While sounding a bit like a backhanded compliment, perhaps the best thing that can be said for the conversion is that it doesn’t get in the way of the games. The six episodes are the real attraction here, the protagonists the main draw, and it’s as much fun as ever to help them foil the ever-escalating mind control plot confronting them from one episode to the next. Instead of trying to reinvent the already-round wheel just for the sake of change, the games remain as they were meant to be played, with simple mechanics and easily accessible gameplay to supplement the often-hilarious hijinx of the comic crimefighters. That was more than enough on PC, and the formula is no less effective here, though it remains true that the less-refined early episodes reflect the original learning curve faced by the developers in evolving the first season on the fly.

If you’ve already played the PC version, this means there really isn’t much reason to pick up the Wii port as well. With no new content and no distinct Wii functionality, you’ll really just be getting more of the same, beyond the obvious ability to kick back in front of the TV with the games this time around.
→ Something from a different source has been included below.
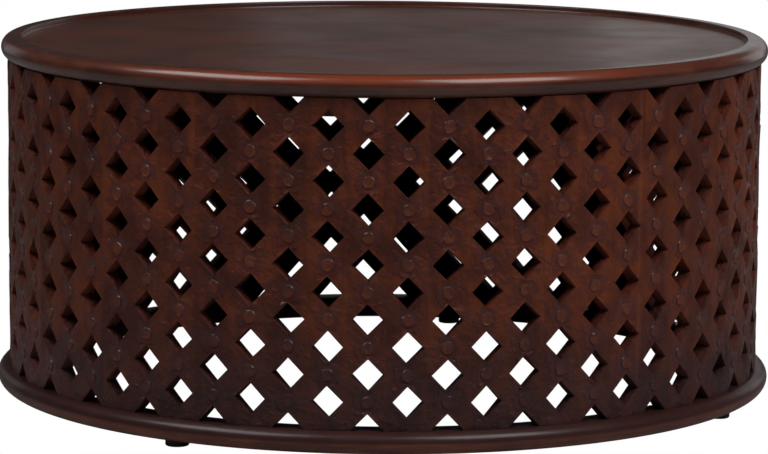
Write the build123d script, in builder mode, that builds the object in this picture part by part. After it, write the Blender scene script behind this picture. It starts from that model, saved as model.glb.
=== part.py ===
"""Low round drum table: a tray top on a pierced, staved wall that stands on a moulded base ring."""

import os
from math import cos, pi, radians, sin, sqrt

from build123d import *

# Driving dimensions, in millimetres. Bearings are in degrees from the front (-Y) towards +X.
rim_diameter = 914.0  # over the bullnosed rim of the top
rim_thickness = 26.0
rim_face_width = 24.5  # the rim's flat and nose, seen from above
rim_overhang = 8.0  # past the wall's outer face
recess_depth = 6.0  # from the rim down to the tray
board_count = 7

wall_height = 366.0
wall_thickness = 16.0
stave_count = 22
column_count = 64  # columns of holes, shared out among the staves; even, so that the lattice closes
row_steps = 12  # from the half holes at the foot to those at the head; even, as both are in the same columns
lattice_margin = 0.5  # from the end of a stave to the centre of its half holes
hole_width = 36.5
hole_height = 37.5
first_column_bearing = -7.68

base_overhang = 14.5  # past the wall's outer face
base_width = 42.5
base_height = 25.0

foot_diameter = 27.0
foot_height = 8.0
foot_chamfer = 2.0
foot_bearings = (-31.5, 63.5, 168.5, 248.0)  # set by hand, so not quite square

block_count = 11  # glue blocks under the panel
block_size = 22.0
batten_width = 60.0
batten_thickness = 18.0
batten_spacing = 400.0  # centre to centre
batten_clearance = 10.0  # from a batten's end to the ring of glue blocks

cut_clearance = 2.0  # how far a cutter runs past the wall's faces
nose_turns = 6  # equal turns of a half-round nose; even, so that its widest place is a flat

# Radii and heights that follow from them. The wall's radii are to the flats of its columns.
rim_radius = rim_diameter / 2
wall_radius = rim_radius - rim_overhang
wall_inner_radius = wall_radius - wall_thickness
rim_inner_radius = rim_radius - rim_face_width
panel_radius = rim_inner_radius
base_radius = wall_radius + base_overhang
base_inner_radius = base_radius - base_width

base_bottom = foot_height
wall_bottom = base_bottom + base_height
top_bottom = wall_bottom + wall_height
tray_level = top_bottom + rim_thickness - recess_depth
panel_thickness = tray_level - top_bottom

column_pitch = 360 / column_count
row_pitch = (wall_height - 2 * lattice_margin) / row_steps
board_width = 2 * panel_radius / board_count

os.makedirs("parts", exist_ok=True)


def place(radius, bearing):
    """The point on a circle about the table's axis, at a bearing."""
    turn = radians(bearing)
    return (radius * sin(turn), -radius * cos(turn))


def column_bearing(column):
    """The bearing of the middle of a column of holes, by its number from the first."""
    return first_column_bearing + column * column_pitch


def outward_plane(bearing, radius, height):
    """A plane square to the radius, with its x along the wall, its y up and its normal outward."""
    turn = radians(bearing)
    x, y = place(radius, bearing)
    return Plane(origin=(x, y, height), x_dir=(cos(turn), sin(turn), 0), z_dir=(sin(turn), -cos(turn), 0))


def half_round(radius, low, high):
    """The section of a ring's nose, from its foot up to its head, as flats that touch a half circle."""
    nose = (high - low) / 2
    reach = nose / cos(pi / (2 * nose_turns))
    turns = [pi * (step + 0.5) / nose_turns for step in range(nose_turns)]
    return [(radius - nose + reach * sin(turn), low + nose - reach * cos(turn)) for turn in turns]


def save(builder, name):
    """Labels a finished sub-part and writes it as the node of that name."""
    builder.part.label = name
    export_step(builder.part, f"parts/{name}.step")


# Base ring: a flat ring with a half-round outer edge, turned from one glued-up blank.
with BuildPart() as base_ring:
    with BuildSketch(Plane.XZ):
        with BuildLine():
            inner_foot = (base_inner_radius, base_bottom)
            inner_head = (base_inner_radius, wall_bottom)
            Polyline(inner_foot, *half_round(base_radius, base_bottom, wall_bottom), inner_head, close=True)
        make_face()
    revolve(axis=Axis.Z)
save(base_ring, "base_ring")

# Staves: flat-faced at each column, with the lattice's diamonds sawn through square to the wall.
outer_corner = wall_radius / cos(radians(column_pitch / 2))
inner_corner = wall_inner_radius / cos(radians(column_pitch / 2))
for number in range(stave_count):
    first_column = round(number * column_count / stave_count)
    next_first_column = round((number + 1) * column_count / stave_count)
    edges = [column_bearing(column) - column_pitch / 2 for column in range(first_column, next_first_column + 1)]
    outer_face = [place(outer_corner, bearing) for bearing in edges]
    inner_face = [place(inner_corner, bearing) for bearing in reversed(edges)]
    with BuildPart() as stave:
        with BuildSketch(Plane.XY.offset(wall_bottom)):
            Polygon(*outer_face, *inner_face, align=None)
        extrude(amount=wall_height)
        for column in range(first_column, next_first_column):
            saw_start = wall_inner_radius - cut_clearance
            rows = range((column + 1) % 2, row_steps + 1, 2)
            centres = [(0, lattice_margin + row * row_pitch) for row in rows]
            with BuildSketch(outward_plane(column_bearing(column), saw_start, wall_bottom)):
                with Locations(*centres):
                    Polygon(
                        (hole_width / 2, 0),
                        (0, hole_height / 2),
                        (-hole_width / 2, 0),
                        (0, -hole_height / 2),
                    )
            extrude(amount=wall_thickness + 2 * cut_clearance, mode=Mode.SUBTRACT)
    save(stave, f"stave_{number + 1:02d}")

# Rim: glued to the head of the wall and round the panel's edge, half-round outside, proud of the tray.
rim_top = top_bottom + rim_thickness
with BuildPart() as top_rim:
    with BuildSketch(Plane.XZ):
        with BuildLine():
            rim_inner_foot = (rim_inner_radius, top_bottom)
            rim_inner_head = (rim_inner_radius, rim_top)
            Polyline(rim_inner_foot, *half_round(rim_radius, top_bottom, rim_top), rim_inner_head, close=True)
        make_face()
    revolve(axis=Axis.Z)
save(top_rim, "top_rim")

# Panel boards: they run from left to right and are glued edge to edge into one disc, let into the rim.
for number in range(board_count):
    board_front = -panel_radius + number * board_width
    with BuildPart() as board:
        with BuildSketch(Plane.XY.offset(top_bottom)):
            Circle(panel_radius)
            with Locations((0, board_front + board_width / 2)):
                Rectangle(2 * panel_radius, board_width, mode=Mode.INTERSECT)
        extrude(amount=panel_thickness)
    save(board, f"top_board_{number + 1}")

# Glue blocks: they carry the panel's edge from the wall, on even columns, which are solid at the head.
for number in range(block_count):
    block_column = 2 * round(number * column_count / 2 / block_count)
    block_bearing = column_bearing(block_column)
    block_middle = top_bottom - block_size / 2
    with BuildPart() as block:
        with BuildSketch(outward_plane(block_bearing, wall_inner_radius - block_size, block_middle)):
            Rectangle(block_size, block_size)
        extrude(amount=block_size)
    save(block, f"glue_block_{number + 1:02d}")

# Battens: two boards across the panel's joints, which keep it flat.
batten_reach = wall_inner_radius - block_size - batten_clearance
batten_edge = (batten_spacing + batten_width) / 2
batten_length = 2 * sqrt(batten_reach**2 - batten_edge**2)
for name, side in (("batten_left", -1), ("batten_right", 1)):
    with BuildPart() as batten:
        with BuildSketch(Plane.XY.offset(top_bottom)):
            with Locations((side * batten_spacing / 2, 0)):
                Rectangle(batten_width, batten_length)
        extrude(amount=-batten_thickness)
    save(batten, name)

# Foot pads: small round glides under the flat of the base ring, alike and so one node of four solids.
base_nose = base_height / 2
foot_circle = (base_inner_radius + base_radius - base_nose) / 2
with BuildPart() as foot_pads:
    with BuildSketch(Plane.XY):
        with Locations(*[place(foot_circle, bearing) for bearing in foot_bearings]):
            Circle(foot_diameter / 2)
    extrude(amount=foot_height)
    chamfer(foot_pads.edges().group_by(Axis.Z)[0], foot_chamfer)
save(foot_pads, "foot_pads")
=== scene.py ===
import math
import random

import bmesh
import bpy
from mathutils import Matrix, Vector


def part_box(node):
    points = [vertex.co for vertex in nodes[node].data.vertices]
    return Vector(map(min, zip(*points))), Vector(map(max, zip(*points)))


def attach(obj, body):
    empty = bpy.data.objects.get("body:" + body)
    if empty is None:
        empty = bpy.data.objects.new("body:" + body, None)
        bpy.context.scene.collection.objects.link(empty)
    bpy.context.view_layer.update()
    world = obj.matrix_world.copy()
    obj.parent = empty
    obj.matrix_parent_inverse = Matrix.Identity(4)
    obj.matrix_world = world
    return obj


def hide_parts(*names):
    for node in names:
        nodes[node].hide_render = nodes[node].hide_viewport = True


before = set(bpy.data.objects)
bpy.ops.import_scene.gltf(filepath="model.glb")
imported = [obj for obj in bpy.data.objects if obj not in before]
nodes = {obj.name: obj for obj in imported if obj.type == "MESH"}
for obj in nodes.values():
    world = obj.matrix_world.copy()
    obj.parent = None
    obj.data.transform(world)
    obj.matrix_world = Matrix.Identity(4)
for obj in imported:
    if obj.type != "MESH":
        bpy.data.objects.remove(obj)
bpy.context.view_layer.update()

joinGap = 0.00001  # points nearer than this are one
noiseSpan = (0.3, 0.7)  # where most of a noise's values lie


# what is selected, and finishing a piece
def useOnly(piece):
    bpy.ops.object.select_all(action="DESELECT")
    piece.select_set(True)
    bpy.context.view_layer.objects.active = piece


def startEditing(piece):
    useOnly(piece)
    bpy.ops.object.mode_set(mode="EDIT")


def stopEditing():
    bpy.ops.object.mode_set(mode="OBJECT")


def pick(piece, kind, test):  # in edit mode, selects the verts, edges or faces that pass the test
    mesh = bmesh.from_edit_mesh(piece.data)
    for part in mesh.verts[:] + mesh.edges[:] + mesh.faces[:]:
        part.select = False
    for part in getattr(mesh, kind):
        if test(part):
            part.select_set(True)
    bmesh.update_edit_mesh(piece.data)


def onBorder(part):
    return part.is_boundary


def near(first, second):
    return abs(first - second) < joinGap


def mergeDoubles():
    bpy.ops.mesh.select_all(action="SELECT")
    bpy.ops.mesh.remove_doubles(threshold=joinGap)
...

Instead, this is a release meant mainly for console gamers who haven’t yet been exposed to the lunacy that is Sam & Max. The good news here is that, its one sound quality hiccup aside, the Season One port is a competent vehicle for accomplishing just that. With surprisingly few traditional adventure options on the Wii to date, this release may just be the best available option for introducing the genre to a new generation, a new audience. The games aren’t perfect – they never were – but they’re head, shoulders, and large rabbity ears above a lot of other current releases, and Sam & Max: Season One would be a welcome addition to any Wii gamer’s collection.